**Stated goal:** Output each line of the material exactly as it stands.

——————

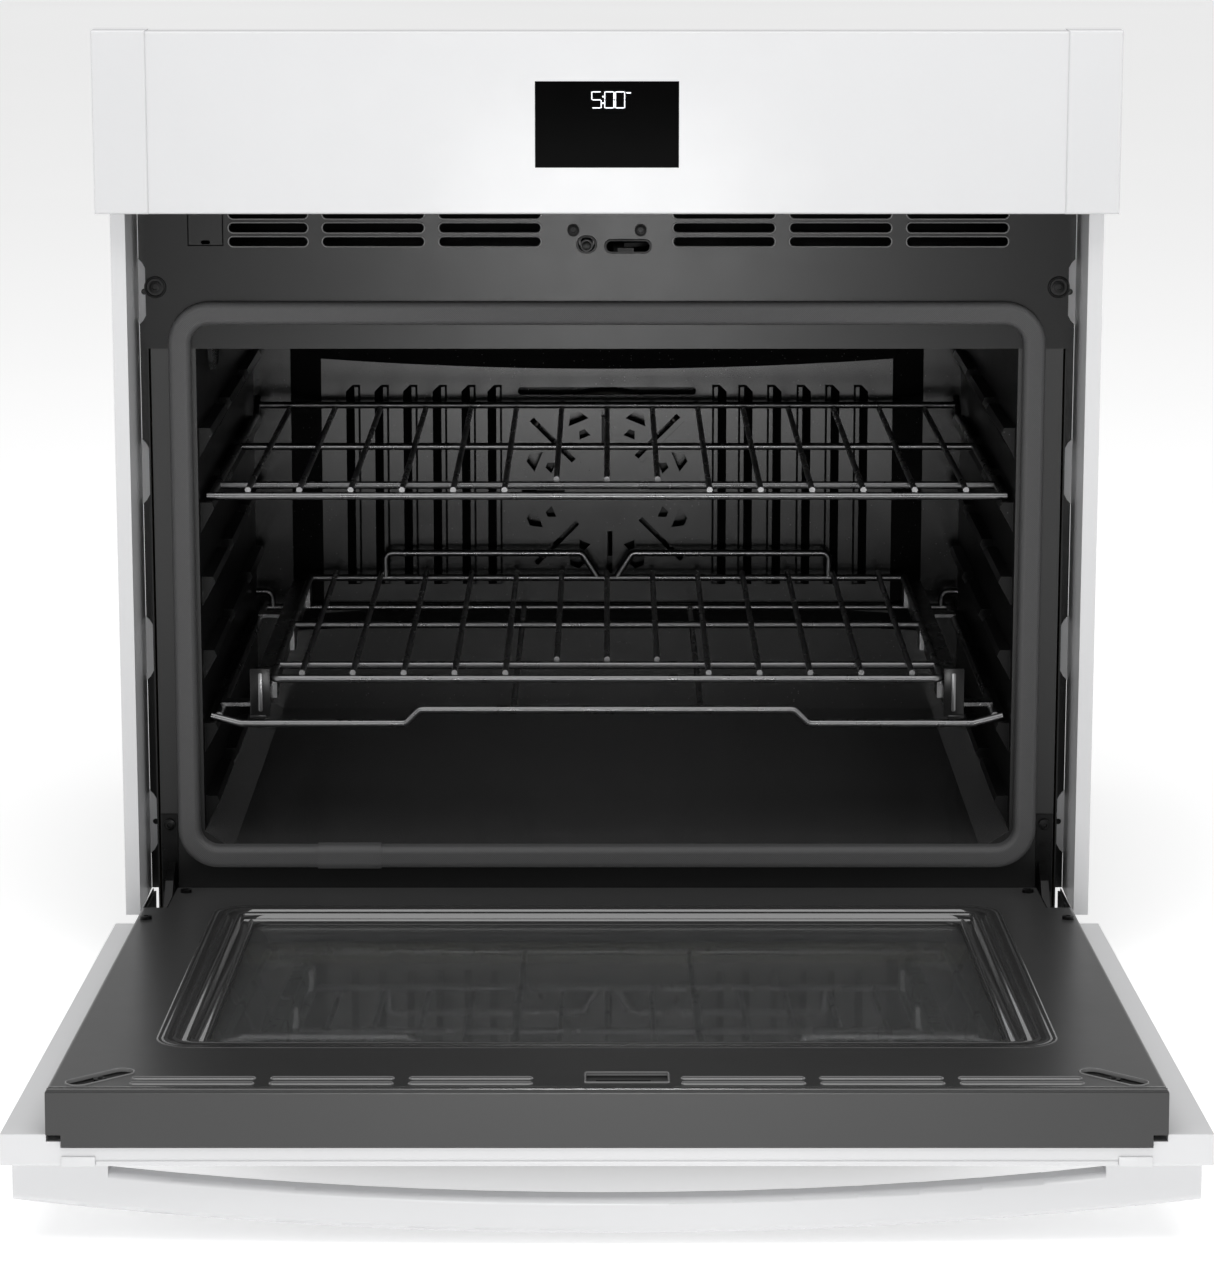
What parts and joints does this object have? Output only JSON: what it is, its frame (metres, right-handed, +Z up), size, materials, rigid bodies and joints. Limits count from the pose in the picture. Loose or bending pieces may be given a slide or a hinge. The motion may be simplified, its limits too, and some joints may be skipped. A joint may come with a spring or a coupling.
{
  "type": "wall oven",
  "caption": "Built-in single electric wall oven, white outside and dark inside, drop-down windowed door open, bowed bar handle, wire racks, fan cover, touch display.",
  "frame": {"origin": "on the underside, on the vertical centre plane, below the dark front frame face", "axes": "+X to the right seen from the room, +Y back into the cabinet, +Z up"},
  "size_m": [0.7556, 1.2082, 0.7278],
  "materials": {
    "white_enamel": "smooth white enamel",
    "white_moulding": "white moulded end cap",
    "black_enamel": "satin black enamel",
    "speckled_enamel": "dark porcelain enamel with fine flecks",
    "door_enamel": "satin dark grey enamel",
    "galvanised": "galvanised sheet",
    "display_black": "gloss black glass",
    "clear_glass": "clear oven glass",
    "dark_glass": "black printed glass",
    "bulb_glass": "clear bulb",
    "seal": "braided glass-fibre tube",
    "wool": "mineral wool",
    "rack_wire": "dark coated steel wire",
    "heater": "sheathed heating tube",
    "zinc": "zinc-plated steel",
    "black_oxide": "dark phosphated steel",
    "circuit": "circuit board",
    "black_plastic": "black plastic",
    "cast": "cast and pressed aluminium"
  },
  "bodies": {
    "cabinet": {"base_pan": "galvanised", "side_panel_left": "black_enamel", "side_panel_right": "black_enamel", "rear_cover": "galvanised", "top_cover": "galvanised", "front_header": "black_enamel", "front_frame": "black_enamel", "gasket": "seal", "gasket_splice": "seal", "cavity_floor": "speckled_enamel", "cavity_ceiling": "speckled_enamel", "cavity_left_wall": "speckled_enamel", "cavity_right_wall": "speckled_enamel", "cavity_back": "speckled_enamel", "convection_baffle": "speckled_enamel", "convection_motor": "zinc", "convection_element": "heater", "broil_element": "heater", "bake_element": "heater", "temperature_probe": "zinc", "lamp_housing": "zinc", "lamp_bulb": "bulb_glass", "lamp_lens": "clear_glass", "insulation": "wool", "side_trim_left": "white_enamel", "side_trim_right": "white_enamel", "control_panel": "white_enamel", "panel_cap_left": "white_moulding", "panel_cap_right": "white_moulding", "display_glass": "display_black", "display_board": "circuit", "power_board": "circuit", "blower_housing": "galvanised", "blower_motor": "zinc", "equipment_shelf": "black_enamel", "hinge_arm_left": "black_oxide", "hinge_arm_right": "black_oxide", "conduit_clamp": "cast", "cabinet_screws": "black_oxide", "glide_frame": "rack_wire"},
    "door": {"door_skin": "white_enamel", "outer_glass": "dark_glass", "door_cap_left": "white_moulding", "door_cap_right": "white_moulding", "handle": "white_enamel", "door_inner_panel": "door_enamel", "window_bezel": "door_enamel", "inner_glass": "clear_glass", "middle_glass": "clear_glass", "door_insulation": "wool", "hinge_housing_left": "black_oxide", "hinge_housing_right": "black_oxide", "door_screws": "black_oxide"},
    "upper_rack": {"upper_rack": "rack_wire"},
    "lower_rack": {"lower_rack": "rack_wire"},
    "glide_slides": {"glide_slides": "black_oxide"},
    "latch_hook": {"latch_hook": "black_oxide"},
    "switch_plunger": {"switch_plunger": "black_plastic"},
    "convection_fan": {"convection_fan": "black_oxide"},
    "blower_wheel": {"blower_wheel": "black_plastic"}
  },
  "joints": [
    {"name": "door_hinge", "type": "hinge", "parent": "cabinet", "child": "door", "pos_m": [0, -0.0547, 0.0311], "axis": [1, 0, 0], "range_deg": [-86.5, 0]},
    {"name": "upper_rack_slide", "type": "slide", "parent": "cabinet", "child": "upper_rack", "axis": [0, -1, 0], "range_m": [0, 0.3]},
    {"name": "lower_rack_slide", "type": "slide", "parent": "cabinet", "child": "lower_rack", "axis": [0, -1, 0], "range_m": [0, 0.34]},
    {"name": "glide_slides_slide", "type": "slide", "parent": "cabinet", "child": "glide_slides", "axis": [0, -1, 0], "range_m": [0, 0.17]},
    {"name": "latch_turn", "type": "hinge", "parent": "cabinet", "child": "latch_hook", "pos_m": [0.044, 0.026, 0.562], "axis": [0, 0, 1], "range_deg": [0, 12]},
    {"name": "switch_press", "type": "slide", "parent": "cabinet", "child": "switch_plunger", "axis": [0, 1, 0], "range_m": [0, 0.006], "stiffness_N_per_m": 300},
    {"name": "fan_spin", "type": "hinge", "parent": "cabinet", "child": "convection_fan", "pos_m": [0, 0.453, 0.2956], "axis": [0, 1, 0], "continuous": true},
    {"name": "blower_spin", "type": "hinge", "parent": "cabinet", "child": "blower_wheel", "pos_m": [-0.14, 0.33, 0.622], "axis": [0, 0, 1], "continuous": true}
  ],
  "couplings": [
    {"joint": "glide_slides_slide", "follows": "lower_rack_slide", "ratio": 0.5}
  ]
}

——————

**Answer to this exercise:**
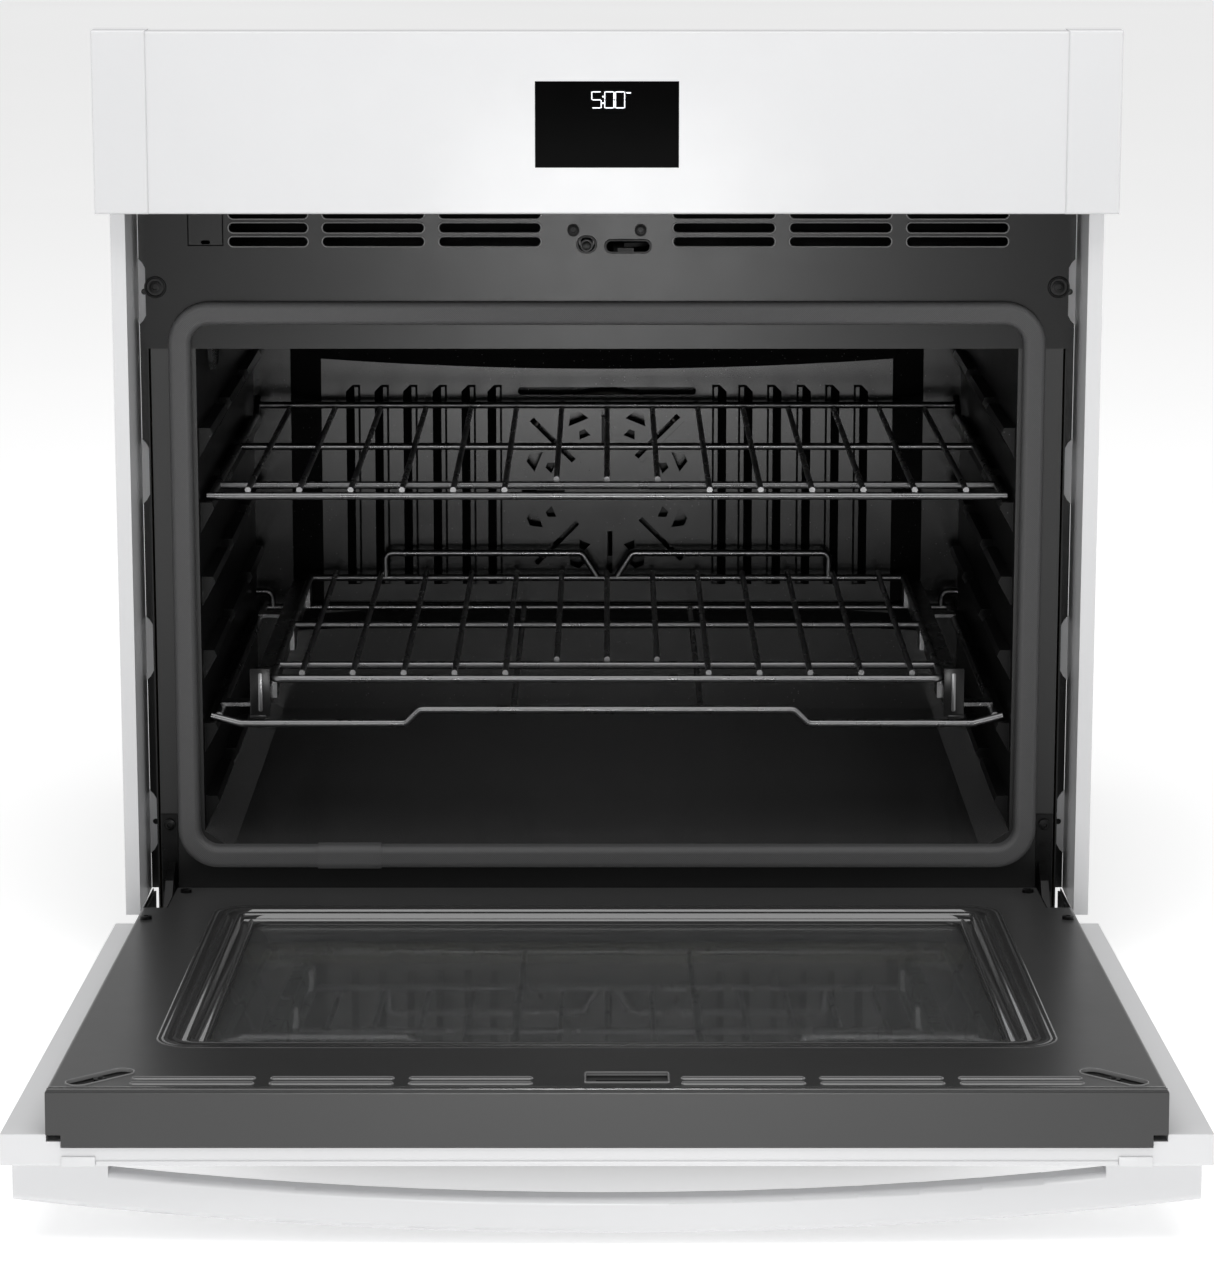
What parts and joints does this object have? Output only JSON: what it is, its frame (metres, right-handed, +Z up), size, materials, rigid bodies and joints. Limits count from the pose in the picture. Loose or bending pieces may be given a slide or a hinge. The motion may be simplified, its limits too, and some joints may be skipped. A joint may come with a spring or a coupling.
{
  "type": "wall oven",
  "caption": "Built-in single electric wall oven, white outside and dark inside, drop-down windowed door open, bowed bar handle, wire racks, fan cover, touch display.",
  "frame": {"origin": "on the underside, on the vertical centre plane, below the dark front frame face", "axes": "+X to the right seen from the room, +Y back into the cabinet, +Z up"},
  "size_m": [0.7556, 1.2082, 0.7278],
  "materials": {
    "white_enamel": "smooth white enamel",
    "white_moulding": "white moulded end cap",
    "black_enamel": "satin black enamel",
    "speckled_enamel": "dark porcelain enamel with fine flecks",
    "door_enamel": "satin dark grey enamel",
    "galvanised": "galvanised sheet",
    "display_black": "gloss black glass",
    "clear_glass": "clear oven glass",
    "dark_glass": "black printed glass",
    "bulb_glass": "clear bulb",
    "seal": "braided glass-fibre tube",
    "wool": "mineral wool",
    "rack_wire": "dark coated steel wire",
    "heater": "sheathed heating tube",
    "zinc": "zinc-plated steel",
    "black_oxide": "dark phosphated steel",
    "circuit": "circuit board",
    "black_plastic": "black plastic",
    "cast": "cast and pressed aluminium"
  },
  "bodies": {
    "cabinet": {"base_pan": "galvanised", "side_panel_left": "black_enamel", "side_panel_right": "black_enamel", "rear_cover": "galvanised", "top_cover": "galvanised", "front_header": "black_enamel", "front_frame": "black_enamel", "gasket": "seal", "gasket_splice": "seal", "cavity_floor": "speckled_enamel", "cavity_ceiling": "speckled_enamel", "cavity_left_wall": "speckled_enamel", "cavity_right_wall": "speckled_enamel", "cavity_back": "speckled_enamel", "convection_baffle": "speckled_enamel", "convection_motor": "zinc", "convection_element": "heater", "broil_element": "heater", "bake_element": "heater", "temperature_probe": "zinc", "lamp_housing": "zinc", "lamp_bulb": "bulb_glass", "lamp_lens": "clear_glass", "insulation": "wool", "side_trim_left": "white_enamel", "side_trim_right": "white_enamel", "control_panel": "white_enamel", "panel_cap_left": "white_moulding", "panel_cap_right": "white_moulding", "display_glass": "display_black", "display_board": "circuit", "power_board": "circuit", "blower_housing": "galvanised", "blower_motor": "zinc", "equipment_shelf": "black_enamel", "hinge_arm_left": "black_oxide", "hinge_arm_right": "black_oxide", "conduit_clamp": "cast", "cabinet_screws": "black_oxide", "glide_frame": "rack_wire"},
    "door": {"door_skin": "white_enamel", "outer_glass": "dark_glass", "door_cap_left": "white_moulding", "door_cap_right": "white_moulding", "handle": "white_enamel", "door_inner_panel": "door_enamel", "window_bezel": "door_enamel", "inner_glass": "clear_glass", "middle_glass": "clear_glass", "door_insulation": "wool", "hinge_housing_left": "black_oxide", "hinge_housing_right": "black_oxide", "door_screws": "black_oxide"},
    "upper_rack": {"upper_rack": "rack_wire"},
    "lower_rack": {"lower_rack": "rack_wire"},
    "glide_slides": {"glide_slides": "black_oxide"},
    "latch_hook": {"latch_hook": "black_oxide"},
    "switch_plunger": {"switch_plunger": "black_plastic"},
    "convection_fan": {"convection_fan": "black_oxide"},
    "blower_wheel": {"blower_wheel": "black_plastic"}
  },
  "joints": [
    {"name": "door_hinge", "type": "hinge", "parent": "cabinet", "child": "door", "pos_m": [0, -0.0547, 0.0311], "axis": [1, 0, 0], "range_deg": [-86.5, 0]},
    {"name": "upper_rack_slide", "type": "slide", "parent": "cabinet", "child": "upper_rack", "axis": [0, -1, 0], "range_m": [0, 0.3]},
    {"name": "lower_rack_slide", "type": "slide", "parent": "cabinet", "child": "lower_rack", "axis": [0, -1, 0], "range_m": [0, 0.34]},
    {"name": "glide_slides_slide", "type": "slide", "parent": "cabinet", "child": "glide_slides", "axis": [0, -1, 0], "range_m": [0, 0.17]},
    {"name": "latch_turn", "type": "hinge", "parent": "cabinet", "child": "latch_hook", "pos_m": [0.044, 0.026, 0.562], "axis": [0, 0, 1], "range_deg": [0, 12]},
    {"name": "switch_press", "type": "slide", "parent": "cabinet", "child": "switch_plunger", "axis": [0, 1, 0], "range_m": [0, 0.006], "stiffness_N_per_m": 300},
    {"name": "fan_spin", "type": "hinge", "parent": "cabinet", "child": "convection_fan", "pos_m": [0, 0.453, 0.2956], "axis": [0, 1, 0], "continuous": true},
    {"name": "blower_spin", "type": "hinge", "parent": "cabinet", "child": "blower_wheel", "pos_m": [-0.14, 0.33, 0.622], "axis": [0, 0, 1], "continuous": true}
  ],
  "couplings": [
    {"joint": "glide_slides_slide", "follows": "lower_rack_slide", "ratio": 0.5}
  ]
}